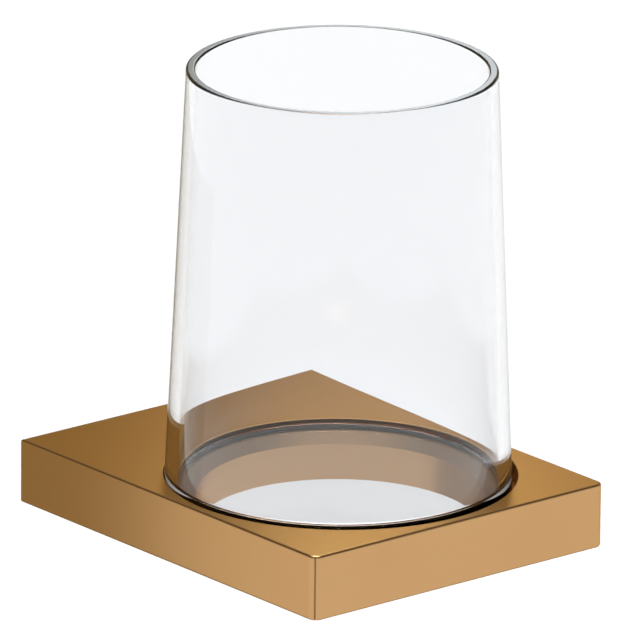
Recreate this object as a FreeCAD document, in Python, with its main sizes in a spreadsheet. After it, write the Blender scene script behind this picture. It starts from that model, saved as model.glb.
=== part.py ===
import FreeCAD, Part
import math
import os
import Sketcher

# Wall-mounted tumbler holder: a metal slab with a stepped round hole, in which a crystal tumbler stands.
# The slab hangs on a concealed bracket, two draw studs on a wall plate, and two grub screws lock it from below.
# Frame: origin on the wall, in the middle of the slab's wall face. +X to the right of someone who faces
# the wall, +Y into the wall, +Z up. Everything is in millimetres.

DIMENSIONS = {
    # slab
    "body_width": 86.4,
    "body_depth": 107.4,
    "body_height": 15.4,
    "corner_round": 2.2,  # plan radius of the two free corners
    "edge_round": 0.6,  # along the top and bottom outlines
    "hole_reach": 64.2,  # from the wall to the hole's axis
    "hole_radius": 40.8,
    "hole_edge_round": 0.35,
    "seat_depth": 4.2,  # from the slab's top to the seat
    "seat_bore_radius": 33.4,
    "seat_chamfer": 2.6,
    # ring let into the seat
    "ring_inner_radius": 37.2,
    "ring_outer_radius": 38.6,
    "ring_thickness": 0.8,
    "ring_groove_depth": 0.5,
    "ring_clearance": 0.05,
    # crystal tumbler
    "glass_height": 100.95,
    "glass_foot_radius": 40.2,
    "glass_rim_radius": 35.8,
    "glass_rim_wall": 2.3,
    "glass_foot_wall": 3.0,
    "glass_base": 3.5,
    "glass_foot_round": 1.2,
    "glass_inner_round": 1.0,
    "glass_rim_round": 0.6,
    "glass_gap": 0.05,  # between the foot and the ring
    "glass_shift_x": -0.45,  # the tumbler stands loose in its hole
    "glass_shift_y": 0.35,
    # recess in the wall face for the concealed bracket
    "recess_width": 62.0,
    "recess_height": 9.4,
    "recess_depth": 3.3,
    "recess_round": 3.0,
    "stud_bore_radius": 4.0,
    "stud_bore_depth": 12.4,  # from the wall
    # concealed bracket
    "plate_width": 61.2,
    "plate_height": 8.8,
    "plate_thickness": 3.0,
    "plate_round": 2.7,
    "wall_screw_spacing": 47.0,
    "wall_screw_radius": 2.25,
    "countersink": 1.7,
    # draw studs, riveted in the plate
    "stud_spacing": 23.0,
    "stud_shank_radius": 2.0,
    "stud_collar_radius": 3.7,
    "stud_collar_length": 1.2,
    "stud_radius": 3.0,
    "stud_length": 8.8,  # in front of the plate
    "stud_groove_reach": 8.2,  # from the wall to the middle of the groove
    "stud_groove_depth": 1.2,
    "stud_nose": 0.6,
    # grub screws
    "grub_radius": 2.0,
    "grub_clearance": 0.05,
    "grub_recess": 0.3,
    "grub_length": 5.1,
    "grub_point_length": 1.7,
    "grub_tip_radius": 0.3,
    "hex_radius": 1.15,  # to the socket's corners
    "hex_depth": 2.0,
}

SLACK = 1e-3  # how closely lengths and volumes have to agree
FULL_TURN = 360.0

doc = FreeCAD.newDocument("tumbler_holder")
sheet = doc.addObject("Spreadsheet::Sheet", "Dimensions")
for row, (alias, number) in enumerate(DIMENSIONS.items(), start=1):
    sheet.set(f"A{row}", alias)
    sheet.set(f"B{row}", str(number))
    sheet.setAlias(f"B{row}", alias)
doc.recompute()


class Size:
    """A length that knows both its number and its formula over the sheet's cells."""

    def __init__(self, number, formula):
        self.number = number
        self.formula = formula

    def __add__(self, other):
        other = as_size(other)
        return Size(self.number + other.number, f"({self.formula} + {other.formula})")

    def __sub__(self, other):
        other = as_size(other)
        return Size(self.number - other.number, f"({self.formula} - {other.formula})")

    def __mul__(self, factor):
        return Size(self.number * factor, f"({self.formula} * {factor})")

    def __truediv__(self, divisor):
        return Size(self.number / divisor, f"({self.formula} / {divisor})")

    def __neg__(self):
        return self * -1


def as_size(value):
    return value if isinstance(value, Size) else Size(value, f"{value} mm")


def cell(alias):
    return Size(DIMENSIONS[alias], f"Dimensions.{alias} * 1 mm")


ZERO = as_size(0.0)


def bind(feature, prop, size):
    feature.setExpression(prop, size.formula)


def new_body(label):
    body = doc.addObject("PartDesign::Body", label)
    body.Label = label
    return body


def plane_of(body, role):
    return next(item for item in body.Origin.OriginFeatures if item.Role == role)


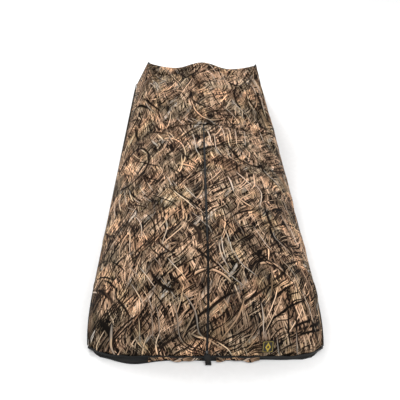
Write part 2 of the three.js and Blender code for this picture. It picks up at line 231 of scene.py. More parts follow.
STRAW = [(0.0, (0.10, 0.058, 0.024)), (0.45, (0.32, 0.22, 0.11)), (1.0, (0.72, 0.56, 0.38))]
TAN = [(0.0, (0.050, 0.025, 0.012)), (0.5, (0.19, 0.115, 0.062)), (1.0, (0.46, 0.32, 0.20))]
RUST = [(0.0, (0.035, 0.014, 0.007)), (0.5, (0.15, 0.070, 0.034)), (1.0, (0.34, 0.18, 0.095))]
GREY = [(0.0, (0.045, 0.038, 0.033)), (0.5, (0.17, 0.15, 0.13)), (1.0, (0.46, 0.42, 0.38))]
OLIVE = [(0.0, (0.060, 0.045, 0.010)), (0.5, (0.24, 0.175, 0.055)), (1.0, (0.50, 0.38, 0.15))]
DARK = [(0.0, (0.004, 0.003, 0.002)), (0.6, (0.016, 0.010, 0.006)), (1.0, (0.055, 0.033, 0.019))]
BARK = [(0.0, (0.13, 0.12, 0.11)), (0.5, (0.34, 0.32, 0.29)), (1.0, (0.62, 0.59, 0.55))]
SHADOW = (0.006, 0.004, 0.003, 1)
PRINT_SCALE = 1.2

# one line for each layer of blades, from the lowest: turn, cell length and width in metres, how much
# of its cell a blade fills, how many cells stay empty, colours, and how far it bends
BLADES = [
    (8, 0.110, 0.018, 0.60, 0.10, DARK, 0.05),
    (-35, 0.100, 0.012, 0.52, 0.30, TAN, 0.06),
    (62, 0.120, 0.011, 0.50, 0.40, RUST, 0.07),
    (15, 0.120, 0.020, 0.42, 0.62, GREY, 0.05),
    (-50, 0.110, 0.010, 0.46, 0.40, DARK, 0.07),
    (-22, 0.130, 0.011, 0.45, 0.50, OLIVE, 0.07),
    (33, 0.090, 0.008, 0.50, 0.45, TAN, 0.06),
    (9, 0.080, 0.009, 0.48, 0.45, DARK, 0.05),
    (-20, 0.120, 0.007, 0.48, 0.50, STRAW, 0.06),
    (28, 0.120, 0.029, 0.40, 0.84, BARK, 0.04),
    (48, 0.110, 0.0065, 0.42, 0.60, STRAW, 0.08),
    (-14, 0.090, 0.0055, 0.46, 0.52, STRAW, 0.05),
    (40, 0.110, 0.007, 0.42, 0.62, DARK, 0.08),
]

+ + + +

■ WHAT TO DO:
Look above and return each line of the records exactly, from the very first through the line with "# the wall, +Y", both included.

■ WRITTEN RESPONSE:
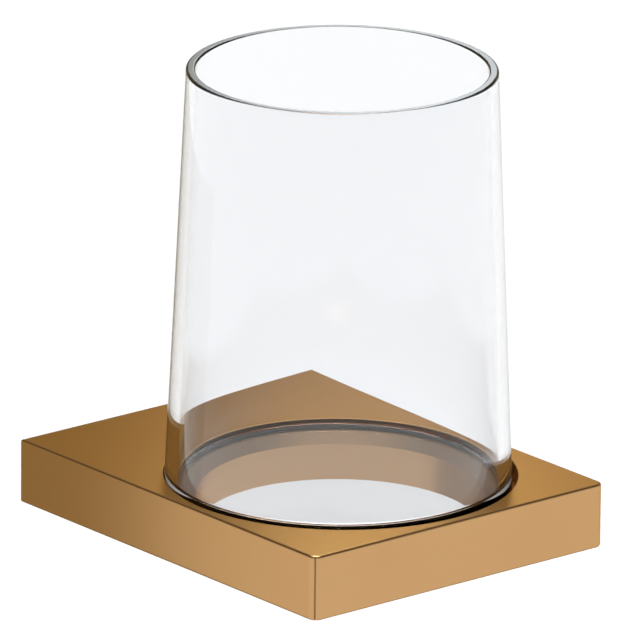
Recreate this object as a FreeCAD document, in Python, with its main sizes in a spreadsheet. After it, write the Blender scene script behind this picture. It starts from that model, saved as model.glb.
=== part.py ===
import FreeCAD, Part
import math
import os
import Sketcher

# Wall-mounted tumbler holder: a metal slab with a stepped round hole, in which a crystal tumbler stands.
# The slab hangs on a concealed bracket, two draw studs on a wall plate, and two grub screws lock it from below.
# Frame: origin on the wall, in the middle of the slab's wall face. +X to the right of someone who faces
# the wall, +Y into the wall, +Z up. Everything is in millimetres.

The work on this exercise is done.